Solarbird (solarbird) wrote,
Solarbird
solarbird

Some of the lies of Mr. Obama

Glenn Greenwald at Salon discusses the various flips by Obama supporters on key questions of war crimes, torture accountability, and civil rights and liberties issues, noting how, in the case of Matt Yglesies, "what was once lambasted as 'Constitution-shredding' under George Bush is now nothing more than: Obama's 'civil liberties record hasn’t been exactly what I would have wanted.'" Of particular interest is Mr. Yglesies's commentary that none of this should have been anything other than expected.

I actually tend to agree with that assessment, particularly after the long-lambasted pre-election reversal on retroactive immunity for illegal domestic spying by the telecommunications companies at the request of Mr. Bush's White House. But, as Mr. Greenwald asks:
I've been reading many arguments from Obama supporters over the last couple of weeks insisting that Obama can't possibly give civilian trials to all Terrorism suspects because having to free detainees whom they can't convict in court would be politically catastrophic; but doesn't that same reasoning justify Bush's decision to open Guantanamo and hold terrorist suspects without charges? After all, how could Bush afford to risk acquittals any more than Obama? [And] doesn't that mean that Bush and Cheney got a bad rap all these years for their so-called "Constitution-shredding," and that the ultimate responsibility for their abuses lies not with Bush, Cheney David Addington and John Yoo, but rather with Tom Daschle, Bill Frist, Harry Reid, Denny Hastert and Nancy Pelosi? ...

I could understand and accept a lot more easily this blithe acquiescence to Obama's record if it weren't for the fact that progressives and Democrats spent so many years screaming bloody murder over Bush's use of indefinite detention, military commissions, state secrets, renditions, and extreme secrecy -- policies Obama has largely and/or completely adopted as his own. One can't help but wonder, at least in some cases, how genuine those objections were, as opposed to their just having been effective tools to discredit a Republican president for partisan and political gain.
Long-time readers here may note that I have been particularly critical of Mr.
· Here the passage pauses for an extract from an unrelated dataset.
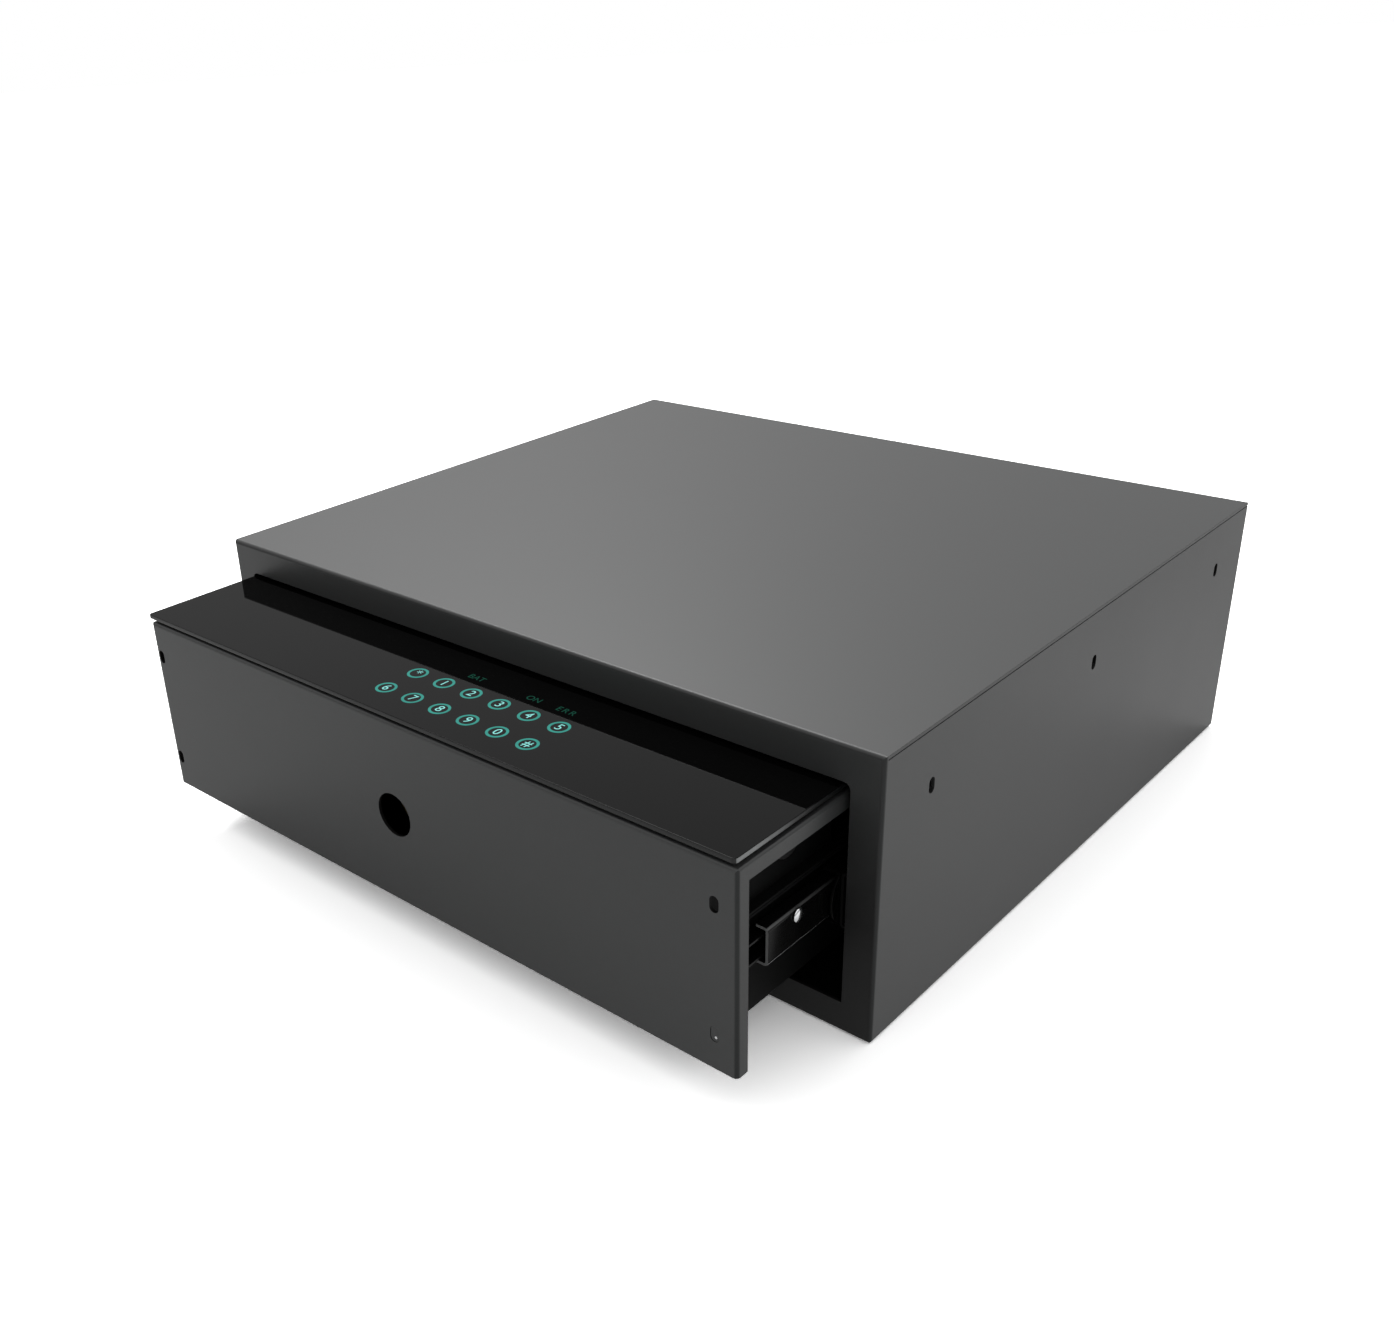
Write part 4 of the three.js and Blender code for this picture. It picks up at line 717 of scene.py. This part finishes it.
# Foam tape and touch board
# Double-sided foam tape holds the glass on the cover, round a window for the touch board. Its cut
# cells leave it dull. The board's green mask shows its tracks a little lighter.
foam, tree, shader, place = start_material("black closed-cell foam")
cells = node(tree, "ShaderNodeTexVoronoi", {"Vector": place, "Scale": across(0.5)})
foam_bump = node(tree, "ShaderNodeBump",
                 {"Height": cells.outputs["Distance"], "Strength": 0.6, "Distance": 0.0001})
fill(tree, shader, {"Base Color": linear("#1e1e1e"), "Roughness": 0.9, "Normal": foam_bump.outputs[0]})
# Its right side gets a pale painted highlight that fades towards the back, like the glass's right edge.
highlighted_tape_edge = painted_highlight_edge("foam tape edge with a painted highlight", "#b0b2b2")
tape = dressed("glass_tape", foam, highlighted_tape_edge, edge=0.1)
for face in tape.data.polygons:
    if face.normal.x > RIGHTWARD:
        face.material_index = 1

solder_mask, tree, shader, place = start_material("green solder mask on glass epoxy")
tracks = node(tree, "ShaderNodeTexBrick",
              {"Vector": place, "Scale": 1.0, "Color1": linear("#0c4527"), "Color2": linear("#0f4f2d"),
               "Mortar": linear("#1b7443"), "Mortar Size": 0.0002, "Brick Width": 0.007,
               "Row Height": 0.0025})
mask_wave = node(tree, "ShaderNodeTexNoise", {"Vector": place, "Scale": across(1.0), "Detail": 2.0})
mask_bump = node(tree, "ShaderNodeBump",
                 {"Height": mask_wave.outputs[0], "Strength": 0.2, "Distance": 0.00003})
fill(tree, shader, {"Base Color": tracks.outputs["Color"], "Roughness": 0.32,
                    "Normal": mask_bump.outputs[0]})
dressed("keypad_board", solder_mask, edge=0.1)

# Tray and its mat
# A folded steel tray with turned-out rims, hung on the slides, and a needled felt mat laid in it,
# whose matted fibres give it a dull, faintly cloudy face.
dressed("tray", inner_coat_and_shade, edge=0.25)

# The fibres are far finer than the render can show, so they are drawn about 0.8 mm across.
felt, tree, shader, place = start_material("needled dark grey felt")
fibre_lie = node(tree, "ShaderNodeTexNoise", {"Vector": place, "Scale": across(8), "Detail": 2.0})
fibre_bend = node(tree, "ShaderNodeVectorMath",
                  {0: fibre_lie.outputs["Color"], 1: (0.004, 0.004, 0.004)}, operation="MULTIPLY")
fibre_place = node(tree, "ShaderNodeVectorMath", {0: place, 1: fibre_bend.outputs[0]}, operation="ADD")
fibres = node(tree, "ShaderNodeTexNoise",
              {"Vector": fibre_place.outputs[0], "Scale": across(0.8), "Detail": 6.0, "Roughness": 0.75})
felt_tone = node(tree, "ShaderNodeMix",
                 {0: fibres.outputs[0], 6: linear("#26272a"), 7: linear("#3b3c3f")}, data_type="RGBA")
felt_bump = node(tree, "ShaderNodeBump",
                 {"Height": fibres.outputs[0], "Strength": 0.8, "Distance": 0.0003})
fill(tree, shader, {"Base Color": felt_tone.outputs[2], "Roughness": 0.95, "Sheen Weight": 0.3,
                    "Sheen Roughness": 0.5, "Normal": felt_bump.outputs[0]})

# The felt swells and sinks by up to MAT_FULLNESS in waves of about MAT_WAVE, both in mm.
MAT_FULLNESS = 0.12
MAT_WAVE = 30
mat_low, mat_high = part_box("tray_mat")
mat_size = mat_high - mat_low
mat = bmesh.new()
bmesh.ops.create_grid(mat, x_segments=96, y_segments=68, size=0.5)
bmesh.ops.scale(mat, vec=(mat_size.x, mat_size.y, 1), verts=mat.verts)
bmesh.ops.translate(mat, vec=((mat_low.x + mat_high.x) / 2, (mat_low.y + mat_high.y) / 2, mat_low.z),
                    verts=mat.verts)
raised = bmesh.ops.extrude_face_region(mat, geom=list(mat.faces))
for vertex in [v for v in raised["geom"] if isinstance(v, bmesh.types.BMVert)]:
    wave = noise.noise(vertex.co / (MAT_WAVE / 1000))
    vertex.co.z = mat_high.z - MAT_FULLNESS / 1000 * (1 + wave)
bmesh.ops.recalc_face_normals(mat, faces=mat.faces)
felt_mat = joined("felt_mat", mat, "drawer", "grey_felt", felt, edge=0.5)
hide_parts("tray_mat")

# Lock chassis and mechanism plate
# A folded wall with side wings closes the lock compartment off from the tray. Inside it a zinc
# plated plate carries the lock on turned pillars.
dressed("lock_chassis", inner_coat_and_shade, edge=0.25)
dressed("mechanism_plate", zinc, edge=0.2)

# Cam, bolts and motor
# A punched cam with two spiral slots draws two nickel plated bolts in from the sides. A small gear
# motor turns it over a natural nylon washer, and black nylon guides carry the bolts.
# Natural nylon lets a little light in, so it looks waxy.
nylon, tree, shader, place = start_material("natural nylon")
nylon_skin = node(tree, "ShaderNodeTexNoise", {"Vector": place, "Scale": across(0.5), "Detail": 1.0})
nylon_bump = node(tree, "ShaderNodeBump",
                  {"Height": nylon_skin.outputs[0], "Strength": 0.2, "Distance": 0.00003})
fill(tree, shader, {"Base Color": linear("#e6e1d3"), "Roughness": 0.42, "Subsurface Weight": 0.1,
                    "Subsurface Radius": (0.002, 0.002, 0.0015), "Normal": nylon_bump.outputs[0]})

# The spark eroded mould leaves black nylon finely pitted and dull. The pits are drawn at 0.35 mm,
# coarser than they are, so that they show.
black_plastic, tree, shader, place = start_material("black moulded nylon, spark textured")
spark = node(tree, "ShaderNodeTexNoise", {"Vector": place, "Scale": across(0.35), "Detail": 1.0})
plastic_bump = node(tree, "ShaderNodeBump",
                    {"Height": spark.outputs[0], "Strength": 0.5, "Distance": 0.00004})
fill(tree, shader, {"Base Color": linear("#171717"), "Roughness": 0.48,
                    "Normal": plastic_bump.outputs[0]})

dressed("lock_cam", zinc, edge=0.2)
dressed("motor_shaft", polished_steel, edge=0.2)
dressed("cam_washer", nylon, edge=0.3)
dressed("lock_motor", polished_steel, edge=0.4)
for side in ("left", "right"):
    dressed("lock_bolt_" + side, polished_steel, edge=0.3)
    dressed("bolt_guide_" + side, black_plastic, edge=0.4)

# Override lock
# A turned brass cylinder behind the key hole, held by a hexagon nut, with a plug that takes the
# key and a zinc plated lever on its tail. The brass has aged to an uneven brown.
brass, tree, shader, place = start_material("turned and aged brass")
age = node(tree, "ShaderNodeTexNoise", {"Vector": place, "Scale": across(5), "Detail": 4.0})
brass_tone = node(tree, "ShaderNodeMix",
                  {0: age.outputs[0], 6: linear("#5d4a22"), 7: linear("#94763a")}, data_type="RGBA")
brass_gloss = node(tree, "ShaderNodeMapRange", {"Value": age.outputs[0], "To Min": 0.22, "To Max": 0.4})
fill(tree, shader, {"Base Color": brass_tone.outputs[2], "Metallic": 1.0,
                    "Roughness": brass_gloss.outputs[0]})
dressed("key_cylinder", brass, edge=0.3)
dressed("key_plug", brass, edge=0.2)
dressed("cylinder_nut", zinc, edge=0.3)
dressed("key_lever", zinc, edge=0.2)

# Control board
# A green circuit board on the plate's pillars, with a controller chip, a capacitor and a plug
# header, held by four screws. A small switch beside the cam tells it where the bolts are.
# The parts on the board are told apart by their places. Sizes in mm.
BOARD_THICKNESS = 1.6
ABOVE_BOARD = 0.1
CAPACITOR_X = 114
HEADER_X = 58
parts_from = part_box("control_board")[0].z + (BOARD_THICKNESS + ABOVE_BOARD) / 1000
board = dressed("control_board", solder_mask, black_plastic, polished_steel, nylon, edge=0.15)
for face in board.data.polygons:
    if face.center.z > parts_from and face.center.x > CAPACITOR_X / 1000:
        face.material_index = 2
    elif face.center.z > parts_from and face.center.x < HEADER_X / 1000:
        face.material_index = 3
    elif face.center.z > parts_from:
        face.material_index = 1
for i in range(1, 5):
    dressed(f"board_screw_{i}", zinc, edge=0.2)
dressed("position_switch", black_plastic, edge=0.3)

# Cells and their holder
# Four wrapped cells in a moulded holder with sprung contact plates, behind a small steel cover
# that is held by one knurled screw. The wrap is glossy, with faint ripples where it shrank.
wrap, tree, shader, place = start_material("plain blue shrink wrap")
wrap_skin = node(tree, "ShaderNodeTexNoise", {"Vector": place, "Scale": across(4), "Detail": 2.0})
wrap_tone = node(tree, "ShaderNodeMix",
                 {0: wrap_skin.outputs[0], 6: linear("#1c4a80"), 7: linear("#235a98")}, data_type="RGBA")
wrap_bump = node(tree, "ShaderNodeBump",
                 {"Height": wrap_skin.outputs[0], "Strength": 0.2, "Distance": 0.0001})
fill(tree, shader, {"Base Color": wrap_tone.outputs[2], "Roughness": 0.28,
                    "Normal": wrap_bump.outputs[0]})
dressed("battery_holder", black_plastic, edge=0.3)
for i in range(1, 5):
    dressed(f"battery_{i}", wrap, edge=0.4)
for end in ("front", "rear"):
    dressed("battery_contact_" + end, polished_steel, edge=0.1)
dressed("battery_cover", inner_coat_and_shade, edge=0.2)
dressed("battery_cover_screw", zinc, edge=0.25)

# Sizes
# The box round every shown piece, with the floor left out.
low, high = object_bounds()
Reid.

I don't expect good answers on this from Obama supporters, but, well, the questions are obviously valid.

While we're on this topic, we have this little tidbit out over the holiday; it appears that Mr. Obama ordered the Office of Personnel Management not to comply with a Federal court order because that order would have required medical benefits for the wife of a lesbian employed by the Federal courts. As longtime readers may recall, I spent a lot of time lambasting Mr. Bush's administration for refusing to comply with legal decisions and court orders; this is Mr. Obama adopting Mr. Bush's contempt for the judiciary yet again.

It's particularly galling to me, of course, because not only is it another defiance of the court system and another broken campaign promise, but it's also yet another administration attack against GBLT rights being fought in the courts. And also because the head of OPM is one of the few openly-gay members of the Obama administration. Michelangelo Signorile at The Gist asks, "Is this how openly gay appointees must operate within the Obama administration -- not as advocates on behalf of civil rights but rather as lackeys charged with blocking equal rights for their own kind? That, if true, is enormously troubling."

In this way, Mr. Obama's administration is acting no differently than that of Mr. Bush. Yes, yes, believe me, I know, DOMA and Mr. Obama's enthusiastic defences of it in court; but the judge knew that too, and issued the order in full consideration of DOMA, and under the auspices of the broader Federal Health Benefits Act, which discusses family in general, not just married couples, according to the judge. The Obama administration reaction will be interesting; they have 30 days to respond again.